▶ **To be done**
Your task is to copy the lines between the line containing "knee_pins();" and the line containing "obj.parent = empty", counting both of those lines, and to emit nothing more.
━━━ Supplied records
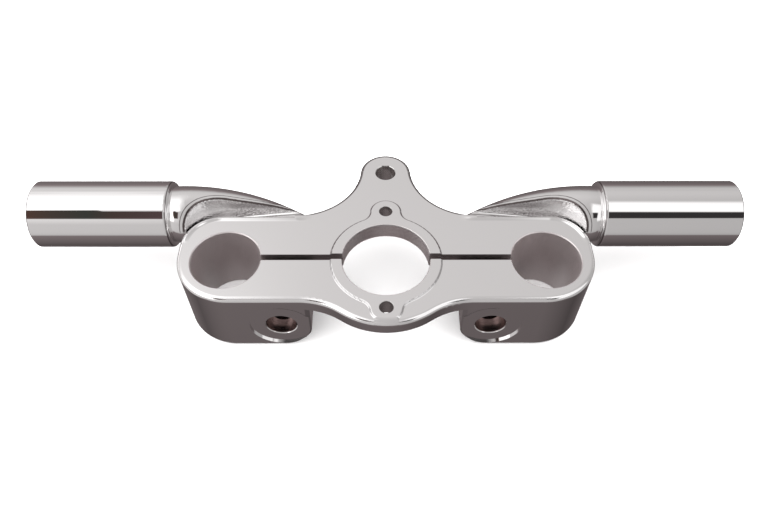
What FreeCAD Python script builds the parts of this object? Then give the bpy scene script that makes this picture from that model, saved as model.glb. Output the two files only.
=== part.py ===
import FreeCAD, Part
import math
import os

# Motorcycle triple clamp with two side stubs, cast and machined in one piece.
# Millimetres. +X runs along the right stub, +Y to the rear, +Z up. The origin is on the
# steering bore's axis, at the height of the plate's flat top face.

# Steering bore and fork bores
steering_bore_r = 25.75
fork_bore_r = 20.5
fork_spacing = 188.0
bore_chamfer = 0.5

# Plate outline: a round belly, two hollow waists and the two ends round the fork bores
plate_thickness = 10.8
edge_round = 3.0
under_edge_chamfer = 1.5
belly_wall = 18.85
waist_radius = 43.0
front_wall = 8.4
side_wall = 8.5
front_corner_r = 33.0
rear_edge_y = 34.7
rear_corner_r = 23.0

# Rear tab
tab_hole_y = 70.7
tab_hole_r = 6.25
tab_hole_chamfer = 0.35
tab_end_r = 16.0
tab_blend_r = 40.0
tab_edge_round = 1.2
tab_root_depth = 15.0
tab_boss_r = 12.0
tab_boss_depth = 16.0
tab_boss_chamfer = 1.0

# Raised pad round the steering bore, with a screw hole in each of its two lobes
pad_height = 1.0
pad_ring_wall = 6.75
pad_lobe_wall = 5.0
pad_blend_r = 8.0
pad_side_run = 1.4
screw_hole_r = 4.0
rear_screw_y = 36.6
front_screw_y = -34.1
screw_chamfer = 0.25

# Saw slit from fork bore to fork bore
slit_width = 4.0
slit_offset_y = 1.5

# Pinch bosses below the plate, each with a rounded lug at its bolt
boss_depth = 48.8
boss_inner_x = 44.2
lug_corner_r = 17.5
boss_edge_chamfer = 2.4
bolt_x = 61.7
bolt_z = -27.2
bolt_hole_r = 5.5
bolt_thread_r = 4.25
head_seat_r = 9.0
head_seat_depth = 8.3
head_seat_chamfer = 0.5
spot_face_r = 18.6
spot_face_depth = 1.1

# Side arms and stubs
stub_r = 20.5
stub_length = 84.6
stub_end_x = 215.0
stub_axis_y = 40.0
stub_end_chamfer = 1.0
neck_r = 17.4
shoulder_round = 2.8
arm_start_x = 118.0
arm_merge_x = 50.0
arm_merge_y = 32.0
arm_bow = 5.2
arm_tail = 9.0
arm_steps = 4

# Scoop cast into the arm's front flank, which keeps the fork bore's rim clear
scoop_floor_gap = 1.0
scoop_floor_z = -7.0
scoop_side_foot_gap = 0.5
scoop_side_gap = 1.75
scoop_rear_gap = 6.9
scoop_rear_corner_r = 30.0
scoop_overshoot = 2.9
scoop_floor_round = 2.0
scoop_crest_round = 1.8

# Sizes that follow from the ones above
fork_x = fork_spacing / 2.0
front_y = -(fork_bore_r + front_wall)
side_x = fork_x + fork_bore_r + side_wall
belly_r = steering_bore_r + belly_wall
pad_lobe_r = screw_hole_r + pad_lobe_wall
mid_z = -plate_thickness / 2.0

# How far a cutter runs past what it cuts, a length greater than the whole part, and how
# near two places on an edge must be to count as one
overrun = 1.0
far = 2.0 * stub_end_x
near = 0.01


def point(x, y, z=0.0):
    return FreeCAD.Vector(x, y, z)


def polar(cx, cy, r, degrees, z=0.0):
    a = math.radians(degrees)
    return point(cx + r * math.cos(a), cy + r * math.sin(a), z)


def arc(cx, cy, r, start, end, z=0.0):
    middle = polar(cx, cy, r, (start + end) / 2.0, z)
    return Part.Arc(polar(cx, cy, r, start, z), middle, polar(cx, cy, r, end, z)).toShape()


def line(a, b):
    return Part.makeLine(a, b)


def face_of(edges):
    return Part.Face(Part.Wire(Part.sortEdges(edges)[0]))


def polygon(corners):
    return Part.Face(Part.makePolygon(corners + corners[:1]))


def mirrored(shape):
    return shape.mirror(point(0, 0), point(1, 0))


def prism(face, low, high):
    lifted = face.copy()
    lifted.translate(point(0, 0, low))
    return lifted.extrude(point(0, 0, high - low))


def drill(x, y, r, low, high):
    return Part.makeCylinder(r, high - low, point(x, y, low))


def edges_where(shape, test):
    return [edge for edge in shape.Edges if test(edge.BoundBox)]


def is_level(box, z):
    return abs(box.ZMin - z) < near and abs(box.ZMax - z) < near


def plate_outline():
    """The plate without its tab: belly, waists, fork ends and the straight rear edge."""
    waist_y = front_y - waist_radius
    waist_x = math.sqrt((belly_r + waist_radius) ** 2 - waist_y ** 2)
    tangent = math.degrees(math.atan2(waist_y, -waist_x))
    front_corner = point(-side_x + front_corner_r, front_y + front_corner_r)
    rear_corner = point(-side_x + rear_corner_r, rear_edge_y - rear_corner_r)
    half = [
        arc(0, 0, belly_r, -90, tangent),
        arc(-waist_x, waist_y, waist_radius, tangent + 180, 90),
        line(point(-waist_x, front_y), point(front_corner.x, front_y)),
        arc(front_corner.x, front_corner.y, front_corner_r, 270, 180),
        line(point(-side_x, front_corner.y), point(-side_x, rear_corner.y)),
        arc(rear_corner.x, rear_corner.y, rear_corner_r, 180, 90),
        line(point(rear_corner.x, rear_edge_y), point(0, rear_edge_y)),
    ]
    return face_of(half + [mirrored(edge) for edge in half])


def plate():
    solid = prism(plate_outline(), -plate_thickness, 0)
    solid = solid.makeFillet(edge_round, edges_where(solid, lambda box: is_level(box, 0)))
    under = edges_where(solid, lambda box: is_level(box, -plate_thickness))
    return solid.makeChamfer(under_edge_chamfer, under)


def pinch_boss():
    """The left boss: the plate's own outline carried down, with a rounded lug at the bolt."""
    block = prism(plate_outline(), -boss_depth, -edge_round)
    corner_x = -boss_inner_x - lug_corner_r
    corner_z = -boss_depth + lug_corner_r
    middle = lug_corner_r * math.sqrt(0.5)
    lug = [
        line(point(-boss_inner_x, -far, 0), point(-far, -far, 0)),
        line(point(-far, -far, 0), point(-far, -far, -boss_depth)),
        line(point(-far, -far, -boss_depth), point(corner_x, -far, -boss_depth)),
        Part.Arc(
            point(corner_x, -far, -boss_depth),
            point(corner_x + middle, -far, corner_z - middle),
            point(-boss_inner_x, -far, corner_z),
        ).toShape(),
        line(point(-boss_inner_x, -far, corner_z), point(-boss_inner_x, -far, 0)),
    ]
    solid = block.common(face_of(lug).extrude(point(0, 2 * far, 0)))
    return solid.makeChamfer(boss_edge_chamfer, edges_where(solid, is_boss_rim))


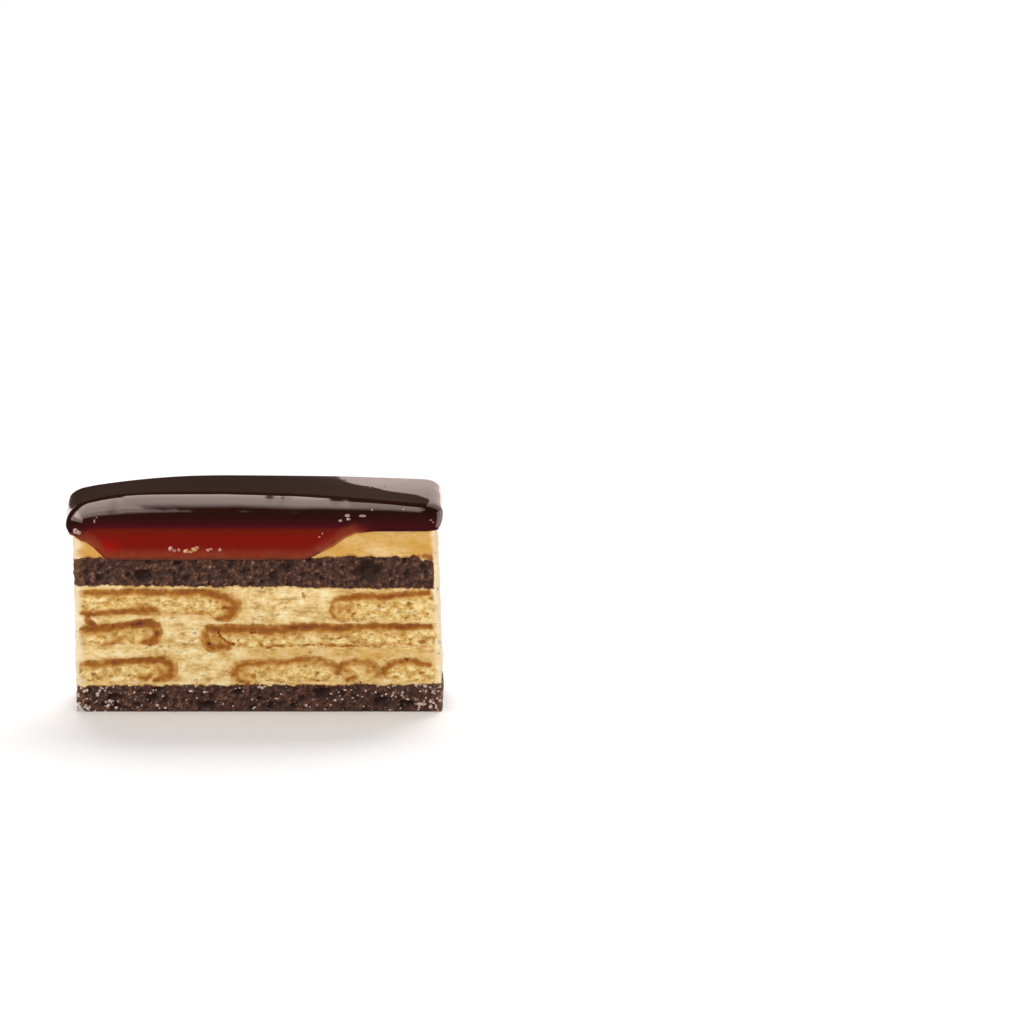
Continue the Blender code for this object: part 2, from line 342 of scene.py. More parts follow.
def soaked(point):
    """How browned the cream is by the cocoa sponge that it touches, in a thin uneven line."""
    away = min(abs(point.z - edge(point.x)) for edge in (base_top, filling_top, sponge_top))
    if point.x > SPONGE_END + 0.2 * MM and point.z > FILLING_TOP - 1 * MM:
        away = max(away, 2 * MM)
    return (0.62 + 0.35 * lumps(point, 2.5 * MM, 2)) * ease(away, 0.75 * MM, 0.2 * MM)


def cream_relief(point):
    """Depth of the cut cream at a point, how pitted it is (painted as shade in the pits) and how browned."""
    streak = Vector((point.x / (6 * MM), point.y / (6 * MM), point.z / (1.7 * MM)))
    smear = noise.fractal(streak, 1.0, 2.0, 3)
    flat = Vector((point.x / 3.0, point.y / 3.0, point.z))
    flat += 0.35 * MM * noise.noise_vector(point / (0.9 * MM))
    patch = ease(noise.noise(point / (12 * MM)), -0.25, 0.2)
    pit = pores(flat, 0.85 * MM, 0.22) * patch + 0.8 * pores(point, 1.5 * MM, 0.05)
    pit *= ease(point.z, SPONGE_TOP + 0.5 * MM, SPONGE_TOP - 0.5 * MM)
    brown = max(browning(point), soaked(point))
    depth = 0.16 * MM * smear + 0.09 * MM * lumps(point, 1.2 * MM) + 0.3 * MM * pit
    depth += 0.35 * MM * ease(brown, 0.35, 0.7) * ease(point.z, SPONGE_TOP, FILLING_TOP)
    if SPONGE_END - 3 * MM < point.x < SPONGE_END + 0.3 * MM:
        # The cream that closes the side starts behind the sponge's cut face.
        behind = ease(point.x, SPONGE_END + 0.25 * MM, SPONGE_END - 0.1 * MM)
        behind *= ease(point.z, FILLING_TOP - 1.0 * MM, FILLING_TOP)
        depth += 1.6 * MM * behind * ease(sponge_top(point.x) - point.z, 0.1 * MM, 0.5 * MM)
    return depth, (min(1.0, pit), brown)


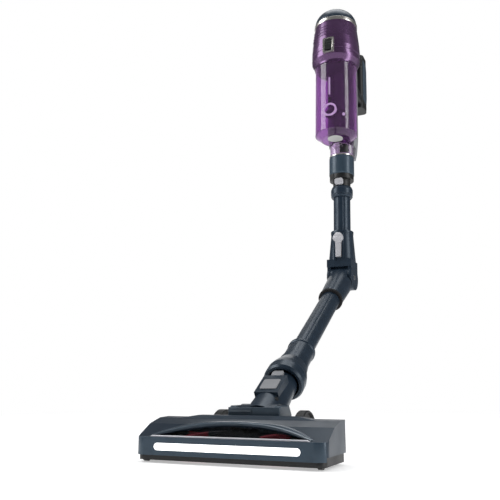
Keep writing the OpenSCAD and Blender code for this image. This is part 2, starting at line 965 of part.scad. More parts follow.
// Loop handle behind the motor shell
module handle() color("#2c353e") upper_frame()
  difference() {
    union() {
      translate([0, 0, grip_lo])
        linear_extrude(grip_hi - grip_lo)
          grip_outline(0);
      rounded_bar([8, shell_top - 28, 34, 27], [grip_back, grip_hi - 31, 32, 29], 8);
      rounded_bar([rear_y + 3 + slip, grip_lo - 4, 38, 34], [grip_back, grip_lo + 2, 32, 24], 8);
    }
    translate([0, bin_y, shell_top - 80])
      cylinder(r = shell_r + slip, h = 43.1);
    translate([0, bin_y, shell_top - 37])
      cylinder(r1 = neck_in_r + slip, r2 = shell_top_r + slip, h = 36.8);
    translate([0, bin_y, shell_top - 0.3])
      cylinder(r = 46.2, h = 60);
    block(60, [0, rear_y + slip], [0, seam_z + 44.1]);
    // Bay for the battery, open at the bottom
    translate([0, 0, grip_lo - 1])
      linear_extrude(101)
        grip_outline(3);
    // Slot for the trigger
    block(12.6, [grip_front - 22, grip_front + 9], [grip_hi - 56.2, grip_hi - 30.8]);
  }

module trigger() color("#9da1a4") upper_frame()
  translate([0, grip_front - 5, grip_hi - 43.5])
    difference() {
      block(12, [-3, 9], [-12, 12]);
      translate([0, -13, 0])
        xcyl(14, 20);
    }

module battery_pack() color("#1b1e22") upper_frame()
  union() {
    translate([0, 0, grip_lo - 7])
      linear_extrude(6.9)
        grip_outline(0.4);
    translate([0, 0, grip_lo - 0.2])
      linear_extrude(72)
        grip_outline(3.3);
  }

chassis();
head_cover();
front_bumper();
light_lens();
light_board();
brush_window();
brush_roll();
brush_bristles();
brush_bearings();
brush_motor();
motor_pulley();
brush_pulley();
drive_belt();
rear_wheel_left();
rear_wheel_right();
rear_axles();
front_wheel_left();
front_wheel_right();
sole_lip();
head_screws();
pivot_cheeks();
neck_body();
neck_skirt();
neck_plate();
pivot_pins();
head_release();
swivel_ring();
lower_collar();
lower_tube();
knee_rim();
knee_drum();
knee_liner();
knee_pins();
knee_housing();
knee_back_cover();
knee_lever();
knee_latch();
upper_tube();
tube_bulb();
wand_head();
wand_release();
nozzle_collar();
trim_band();
inlet_neck();
rear_body();
dust_bin();
inlet_flap();
bin_ring();
cyclone();
motor_shell();
latch_frame();
bin_latch();
filter();
suction_motor();
impeller();
shell_ring();
top_cap();
handle();
trigger();
battery_pack();
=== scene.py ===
import json
import math

import bmesh
import bpy
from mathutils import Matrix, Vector
from mathutils.bvhtree import BVHTree


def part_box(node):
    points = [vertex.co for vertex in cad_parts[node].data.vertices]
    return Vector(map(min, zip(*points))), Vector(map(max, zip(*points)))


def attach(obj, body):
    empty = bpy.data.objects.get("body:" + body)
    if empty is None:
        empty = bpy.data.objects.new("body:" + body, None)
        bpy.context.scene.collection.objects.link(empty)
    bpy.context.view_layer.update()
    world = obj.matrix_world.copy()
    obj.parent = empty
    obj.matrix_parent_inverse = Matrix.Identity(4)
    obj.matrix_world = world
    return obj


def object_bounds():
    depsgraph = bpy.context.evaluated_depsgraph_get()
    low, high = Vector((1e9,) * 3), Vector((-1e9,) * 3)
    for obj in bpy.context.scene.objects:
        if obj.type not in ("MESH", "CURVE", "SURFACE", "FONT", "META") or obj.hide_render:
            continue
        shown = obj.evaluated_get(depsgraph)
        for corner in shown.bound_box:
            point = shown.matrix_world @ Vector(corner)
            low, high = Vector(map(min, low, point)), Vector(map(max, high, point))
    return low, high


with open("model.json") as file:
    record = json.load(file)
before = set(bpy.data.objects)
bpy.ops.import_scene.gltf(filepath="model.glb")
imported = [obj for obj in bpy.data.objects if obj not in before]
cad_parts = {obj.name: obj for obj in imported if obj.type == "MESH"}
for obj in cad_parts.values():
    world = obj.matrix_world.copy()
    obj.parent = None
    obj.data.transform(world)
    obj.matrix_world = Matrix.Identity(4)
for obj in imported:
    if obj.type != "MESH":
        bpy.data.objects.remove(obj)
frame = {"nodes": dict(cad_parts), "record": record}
CAD_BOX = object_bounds()
LO, HI = CAD_BOX
CENTRE = (LO + HI) / 2
MM = 0.001
scene = bpy.context.scene


# ---------- camera, floor and light ----------

CAMERA_AZIMUTH, CAMERA_PITCH = 24.6, 11.9
CAMERA_LENS, SENSOR_WIDTH = 47.16, 36
CLIP_START, CLIP_END = 0.05, 60
# The camera in metres: to the side, in front of the part's front, and over the floor
CAMERA_X, CAMERA_BEFORE, CAMERA_OVER = 0.3675, 0.726, 0.091

SOFT_LIGHT = (0.86, 0.88, 0.9, 1)
SOFT_STRENGTH = 0.15
WHITE = (1, 1, 1, 1)

# The floor is a square this far from its middle to each side
FLOOR_HALF = 30
# The floor's middle lies this far in front of the part's middle
FLOOR_FORWARD = 0.15
FLOOR_GAP = 0.0004
PAPER = (0.9, 0.9, 0.9, 1)
PAPER_ROUGHNESS, PAPER_SPECULAR, PAPER_GLOW = 0.6, 0.15, 0.42
# Between these distances the paper turns evenly white
SWEEP_START, SWEEP_END = 0.7, 1.7

# Name, place, target, width, height and watts
LIGHTS = (
    ("key", (-1.6, -1.1, 0.6), CENTRE, 1.0, 2.0, 34),
    ("strip_right", (1.7, -0.5, 0.1), CENTRE, 0.5, 2.0, 20),
    ("top", (0.1, 0.1, 1.9), (0.1, -0.3, -1), 1.8, 1.6, 30),
    ("back", (-0.9, 1.7, 0.6), CENTRE, 1.0, 1.6, 6),
)


def aim(obj, direction):
    obj.rotation_mode = "QUATERNION"
    obj.rotation_quaternion = Vector(direction).to_track_quat("-Z", "Y")


def add_object(name, data):
    obj = bpy.data.objects.new(name, data)
    scene.collection.objects.link(obj)
    return obj


def make_camera():
    azimuth, pitch = math.radians(CAMERA_AZIMUTH), math.radians(CAMERA_PITCH)
    cam = add_object("camera", bpy.data.cameras.new("camera"))
    cam.data.lens = CAMERA_LENS
    cam.data.sensor_width = SENSOR_WIDTH
    cam.data.clip_start, cam.data.clip_end = CLIP_START, CLIP_END
    cam.location = (CAMERA_X, LO.y - CAMERA_BEFORE, LO.z + CAMERA_OVER)
    aim(cam, (-math.sin(azimuth) * math.cos(pitch), math.cos(azimuth) * math.cos(pitch),
              math.sin(pitch)))
    scene.camera = cam


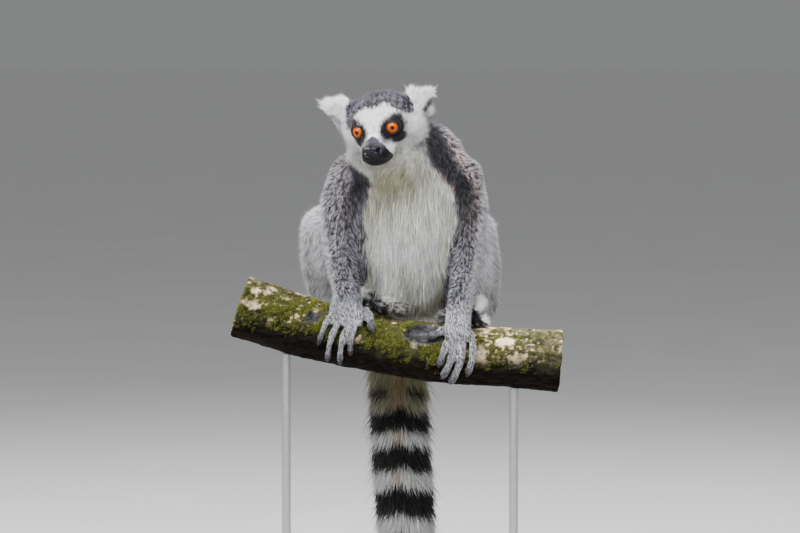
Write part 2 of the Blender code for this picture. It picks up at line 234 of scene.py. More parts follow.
def layered(colours, *layers):
    """Colours with others laid over them in turn, each as (colour, share)."""
    for colour, share in layers:
        colours = mix(colours, colour, share)
    return colours


def flat(colour, count):
    """The same colour for each of a number of points."""
    return np.tile(np.array(colour, float), (count, 1))


def bell(values, width):
    """1 where values are 0, falling off on both sides."""
    return np.exp(-((values / width) ** 2))


def blotches(points, scale):
    """Soft random patches at the points, about -1 to 1."""
    return np.array([noise.noise(point) for point in (points * scale).tolist()]) * 1.6


def octaves(points, scale, count=4):
    """Layered noise at each point, about -1 to 1."""
    return np.array([noise.fractal(point, 0.9, 2.1, count) for point in (points * scale).tolist()])


def lay_flat(ways, normals):
    """The ways turned into the surface that has these normals."""
    return unit(ways - normals * (ways * normals).sum(1, keepdims=True))


def among(parts, *starts):
    """Whether each part's name starts with one of these words."""
    return np.logical_or.reduce([np.char.startswith(parts, start) for start in starts])


def by_part(parts, table):
    """Each part's row of a table that is keyed by the starts of part names. A later key wins."""
    values = np.zeros((len(parts), *np.shape(next(iter(table.values())))))
    for start, row in table.items():
        values[among(parts, start)] = row
    return values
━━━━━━
▶ **Task result**
knee_pins();
knee_housing();
knee_back_cover();
knee_lever();
knee_latch();
upper_tube();
tube_bulb();
wand_head();
wand_release();
nozzle_collar();
trim_band();
inlet_neck();
rear_body();
dust_bin();
inlet_flap();
bin_ring();
cyclone();
motor_shell();
latch_frame();
bin_latch();
filter();
suction_motor();
impeller();
shell_ring();
top_cap();
handle();
trigger();
battery_pack();
=== scene.py ===
import json
import math

import bmesh
import bpy
from mathutils import Matrix, Vector
from mathutils.bvhtree import BVHTree


def part_box(node):
    points = [vertex.co for vertex in cad_parts[node].data.vertices]
    return Vector(map(min, zip(*points))), Vector(map(max, zip(*points)))


def attach(obj, body):
    empty = bpy.data.objects.get("body:" + body)
    if empty is None:
        empty = bpy.data.objects.new("body:" + body, None)
        bpy.context.scene.collection.objects.link(empty)
    bpy.context.view_layer.update()
    world = obj.matrix_world.copy()
    obj.parent = empty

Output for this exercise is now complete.